Class conflicts began to ease after the failure of the Taiping Rebellion and as the colonial powers slowed down their activities in China. As a result, the Qing empire enjoyed two decades of peace and stability. At this time, some of the ruling elites started to rethink the development gap between China and the West and began to create new opportunities for socio-economic growth. It was in this same period that Japan also saw great changes and rapid economic and military development. In Qing's empire, some of the SSM motivators, took much more moderate measures to modernize this 200-year-old dynasty. While promoting their programs, they did not try to bring about fundamental changes to the existing social order and ideological system. Despite this, the (ultra-)conservatives were hostile to these reform-minded officials. A prominent imperial adviser, for example, firmly believed that traditional Confucian virtues such as loyalty, propriety, and righteousness were essential to fighting the invaders. The SSM motivators’ endeavors to modernize the dynasty were in the conservatives’ eyes entirely unorthodox, meaningless, and useless. The conservatives particularly objected to having conventional Chinese education, based on Confucianism, be replaced by a modern education that was centered around Western knowledge. The SSM proponents continued to defend their beliefs.

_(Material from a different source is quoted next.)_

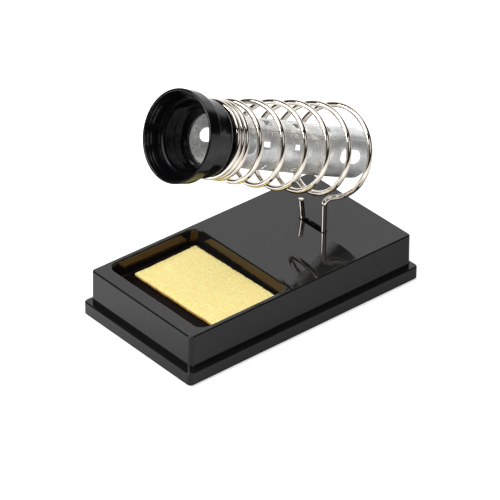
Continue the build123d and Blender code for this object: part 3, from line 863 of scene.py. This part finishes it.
in_tray = worked(base_gloss, "MULTIPLY", in_plan, below_deck)
# Painted reflection: inside the tray, what the walls mirror is tinted a deep orange.
painted_mirror_tint = blend_colours(base_gloss, in_tray, (1.0, 1.0, 1.0), (1.0, 0.46, 0.06))
# The tray's floor is rougher, its colour darker, and it mirrors the room much dimmer.
painted_mirror_tint = blend_colours(base_gloss, rough_dark_tray_floor, painted_mirror_tint, (0.30, 0.18, 0.20))
body = blend_colours(base_gloss, rough_dark_tray_floor, body, (0.0035, 0.0032, 0.0035))
rough = choose(base_gloss, rough_dark_tray_floor, sum_of(base_gloss, dusty, 0.25, smear), 0.75)
feed(base_gloss, shader, Base_Color=body, Roughness=rough, Specular_Tint=painted_mirror_tint)
peel = raise_relief(base_gloss, shader, noise(base_gloss, place, 240.0, 2.0, 0.45), 0.000008, 0.6)
raise_relief(base_gloss, shader, noise(base_gloss, place, 35.0, 1.0, 0.3), 0.00008, 0.7, under=peel)
dress(base_gloss, "base_shell")

# %% [markdown]
# ### Satin mouth plastic
# The mouth is a heat-resistant black plastic with a duller surface. Its reflections are soft, and slow
# bumps from the mould and from shrinking pull them out of shape, most of all inside the bowl.

# %% Mouth plastic
mouth_satin, shader = new_finish("mouth_satin", (0.006, 0.006, 0.0065), 0.22)
shader.inputs["Specular IOR Level"].default_value = 0.42
place = surface_place(mouth_satin)
cloud = noise(mouth_satin, place, 130.0, 4.0, 0.55)
body = blend_colours(mouth_satin, cloud, (0.0015, 0.0015, 0.002), (0.0035, 0.0035, 0.004))
feed(mouth_satin, shader, Base_Color=body, Roughness=spread(mouth_satin, cloud, 0.3, 0.7, 0.10, 0.18))
grain = raise_relief(mouth_satin, shader, noise(mouth_satin, place, 1500.0, 2.0, 0.5), 0.00001, 0.35)
facing = add_node(mouth_satin, "TexCoord").outputs["Normal"]
rim_centre = tuple(mouth_centre)
from_rim = add_node(mouth_satin, "VectorMath", {0: place, 1: rim_centre}, operation="SUBTRACT").outputs[0]
station = along_direction(mouth_satin, from_rim, axis_along)
down_axis = along_direction(mouth_satin, facing, -axis_along)
# A face looks inwards where its normal points against the way out from the axis.
from_rim_out = add_node(mouth_satin, "VectorMath", {0: facing, 1: from_rim}, operation="DOT_PRODUCT")
outwards = sum_of(mouth_satin, down_axis, station, from_rim_out.outputs["Value"])
inside = spread(mouth_satin, outwards, -0.001, 0.001, 1.0, 0.0)
ripples = noise(mouth_satin, add_node(mouth_satin, "CombineXYZ", {"X": station}).outputs[0], 340.0, 2.0, 0.5)
ripples = worked(mouth_satin, "MULTIPLY", ripples, inside)
mould_rings = raise_relief(mouth_satin, shader, ripples, 0.0006, 0.8, under=grain)
raise_relief(mouth_satin, shader, noise(mouth_satin, place, 70.0, 2.0, 0.4), 0.0012, 0.7, under=mould_rings)
dress(mouth_satin, "mouth_funnel")

# %% [markdown]
# ### Bright plating on the wire
# Nickel plating over drawn wire is a slightly warm mirror. Fine draw lines run along it, so the pattern
# reads the wire's own map, long in one direction and narrow in the other.

# %% Wire plating
nickel, shader = new_finish("nickel", (0.90, 0.83, 0.74), 0.07, 1.0)
along_wire = add_node(nickel, "UVMap", uv_map="along_wire").outputs["UV"]
draw_lines = noise(nickel, stretched(nickel, along_wire, (40.0, 1800.0, 1.0)), 1.0, 2.0, 0.5)
patches = noise(nickel, surface_place(nickel), 120.0, 2.0, 0.5)
tint = blend_colours(nickel, patches, (0.97, 0.91, 0.83), (0.90, 0.82, 0.72))
feed(nickel, shader, Base_Color=tint, Roughness=spread(nickel, patches, 0.3, 0.7, 0.03, 0.05))
raise_relief(nickel, shader, draw_lines, 0.000003, 0.3)
dress(nickel, "wound_wire")

# %% [markdown]
# ### Tinned sheet of the guard tube
# Hot-dipped tin dries with cloudy patches: some spots stay bright, others turn matt and bluish grey. Handling
# and rolling add smears round the tube. The pattern reads the flat blank, so smears follow the sheet.

# %% Tube sheet
tinned, shader = new_finish("tinned", (0.62, 0.64, 0.65), 0.45, 0.6)
flat_blank = add_node(tinned, "UVMap", uv_map="flat_blank").outputs["UV"]
clouds = noise(tinned, flat_blank, 95.0, 6.0, 0.62)
smears = noise(tinned, stretched(tinned, flat_blank, (1.0, 0.28, 1.0)), 420.0, 4.0, 0.6)
dull = sum_of(tinned, smears, 0.45, clouds)
matt = spread(tinned, dull, 0.60, 0.90, 0.0, 1.0)
sheen = blend_colours(tinned, matt, (1.0, 1.0, 0.98), (0.66, 0.68, 0.69))
feed(tinned, shader, Base_Color=sheen, Roughness=spread(tinned, dull, 0.5, 0.9, 0.16, 0.40))
fine = raise_relief(tinned, shader, smears, 0.00002, 0.4)
raise_relief(tinned, shader, noise(tinned, flat_blank, 150.0, 2.0, 0.5), 0.00016, 0.6, under=fine)
dress(tinned, "rolled_tube")

# %% [markdown]
# ### Dry cellulose
# Cellulose lets light in a little way, so its pores glow instead of going black. Colour changes in small
# spots between straw and pale cream. The cut sides get painted shade: below the top they turn a darker orange.

# %% Sponge cellulose
cellulose, shader = new_finish("cellulose", (0.93, 0.76, 0.31), 0.95)
shader.inputs["Specular IOR Level"].default_value = 0.2
shader.inputs["Subsurface Weight"].default_value = 0.25
shader.inputs["Subsurface Radius"].default_value = (1.0, 0.75, 0.35)
shader.inputs["Subsurface Scale"].default_value = 0.0006
place = surface_place(cellulose)
mottle = noise(cellulose, place, 700.0, 4.0, 0.65)
patchy = noise(cellulose, place, 75.0, 3.0, 0.5)
grains = spread(cellulose, mottle, 0.34, 0.62, 0.0, 1.0)
straw = blend_colours(cellulose, grains, (1.0, 0.74, 0.26), (1.0, 0.90, 0.40))
straw = blend_colours(cellulose, spread(cellulose, patchy, 0.42, 0.72, 0.0, 0.5), straw, (1.0, 0.80, 0.35))
sponge_top = sponge_high.z
heights = add_node(cellulose, "SeparateXYZ", {"Vector": place}).outputs["Z"]
# Painted shade: the cut sides below the top are coloured a darker orange.
painted_side_shade = spread(cellulose, heights, sponge_top - 1.3 * mm, sponge_top - 0.75 * mm, 1.0, 0.0)
feed(cellulose, shader, Base_Color=blend_colours(cellulose, painted_side_shade, straw, (0.62, 0.30, 0.06)))
fibres = raise_relief(cellulose, shader, noise(cellulose, place, 2400.0, 3.0, 0.6), 0.00006, 0.5)
raise_relief(cellulose, shader, noise(cellulose, place, 900.0, 3.0, 0.6), 0.00012, 0.5, under=fibres)
dress(cellulose, "sponge_slab")

# %% [markdown]
# ### Underside
# The closing plate is zinc-plated steel with a faint crystal pattern. The ballast above it is rough cast
# iron, the screws are bright zinc, and the feet are dull black rubber with a dusty bloom.

# %% Underside finishes
zinc_plate, shader = new_finish("zinc_plate", (0.50, 0.52, 0.53), 0.4, 1.0)
place = surface_place(zinc_plate)
crystals = add_node(zinc_plate, "TexVoronoi", {"Vector": place, "Scale": 180.0, "Randomness": 1.0})
tone = add_node(zinc_plate, "RGBToBW", {"Color": crystals.outputs["Color"]}).outputs[0]
scuffs = noise(zinc_plate, stretched(zinc_plate, place, (0.15, 1.0, 1.0)), 700.0, 3.0, 0.6)
feed(zinc_plate, shader, Base_Color=blend_colours(zinc_plate, tone, (0.44, 0.46, 0.47), (0.58, 0.60, 0.61)))
feed(zinc_plate, shader, Roughness=spread(zinc_plate, scuffs, 0.3, 0.7, 0.28, 0.50))
raise_relief(zinc_plate, shader, scuffs, 0.00002, 0.5)
dress(zinc_plate, "bottom_plate")

cast_iron, shader = new_finish("cast_iron", (0.06, 0.058, 0.055), 0.7, 0.6)
place = surface_place(cast_iron)
sand = noise(cast_iron, place, 900.0, 4.0, 0.6)
rust = spread(cast_iron, noise(cast_iron, place, 120.0, 4.0, 0.6), 0.55, 0.72, 0.0, 0.7)
feed(cast_iron, shader, Base_Color=blend_colours(cast_iron, rust, (0.055, 0.055, 0.057), (0.16, 0.07, 0.035)))
feed(cast_iron, shader, Roughness=spread(cast_iron, sand, 0.3, 0.7, 0.55, 0.85))
raise_relief(cast_iron, shader, sand, 0.0002, 0.8)
dress(cast_iron, "ballast_weight")

bright_zinc, shader = new_finish("bright_zinc", (0.66, 0.68, 0.70), 0.25, 1.0)
place = surface_place(bright_zinc)
wear = noise(bright_zinc, place, 1200.0, 3.0, 0.6)
feed(bright_zinc, shader, Base_Color=blend_colours(bright_zinc, wear, (0.60, 0.62, 0.64), (0.74, 0.75, 0.74)))
feed(bright_zinc, shader, Roughness=spread(bright_zinc, wear, 0.3, 0.7, 0.18, 0.36))
raise_relief(bright_zinc, shader, wear, 0.00002, 0.4)
dress(bright_zinc, "plate_screws", "ballast_screws")

foot_rubber, shader = new_finish("foot_rubber", (0.022, 0.022, 0.023), 0.75)
shader.inputs["Specular IOR Level"].default_value = 0.35
place = surface_place(foot_rubber)
bloom = noise(foot_rubber, place, 350.0, 4.0, 0.6)
dusty_rubber = blend_colours(foot_rubber, bloom, (0.014, 0.014, 0.015), (0.045, 0.044, 0.042))
feed(foot_rubber, shader, Base_Color=dusty_rubber, Roughness=spread(foot_rubber, bloom, 0.3, 0.7, 0.62, 0.88))
raise_relief(foot_rubber, shader, noise(foot_rubber, place, 1800.0, 3.0, 0.6), 0.00005, 0.6)
dress(foot_rubber, *[name for name in sorted(frame["nodes"]) if name.startswith("rubber_foot")])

Cixi, who was by nature conservative, allowed the SSM motivators to implement their programs while allowing the ultraconservative critics of SSM to go unchecked. It is clear that the Empress Dowager instructed these two rivals to work against each other. In this way, not only would the two political factions not challenge Cixi, but she would place them both under her control. However, SSM could not be promoted throughout China, only in the provinces supervised by the SSM motivators. Zeng Guofan and Li Hongzhang did an excellent job in Nanjing, Shanghai, and Tianjin; as did Zuo Zongtang in Fuzhou and Lanzhou, and Zhang Zhidong in Wuhan.
In contrast, Japan’s Meiji Restoration and modernization were the result of state actions. Even Ito Hirobumi, then Japan’s Prime Minister, was aware of this and said that Qing’s rehabilitation of its armed forces was merely empty talk.10 The Northern Fleet’s staggering defeat in the First Sino-Japanese War (1894–1895) demonstrated that SSM was finally a failure.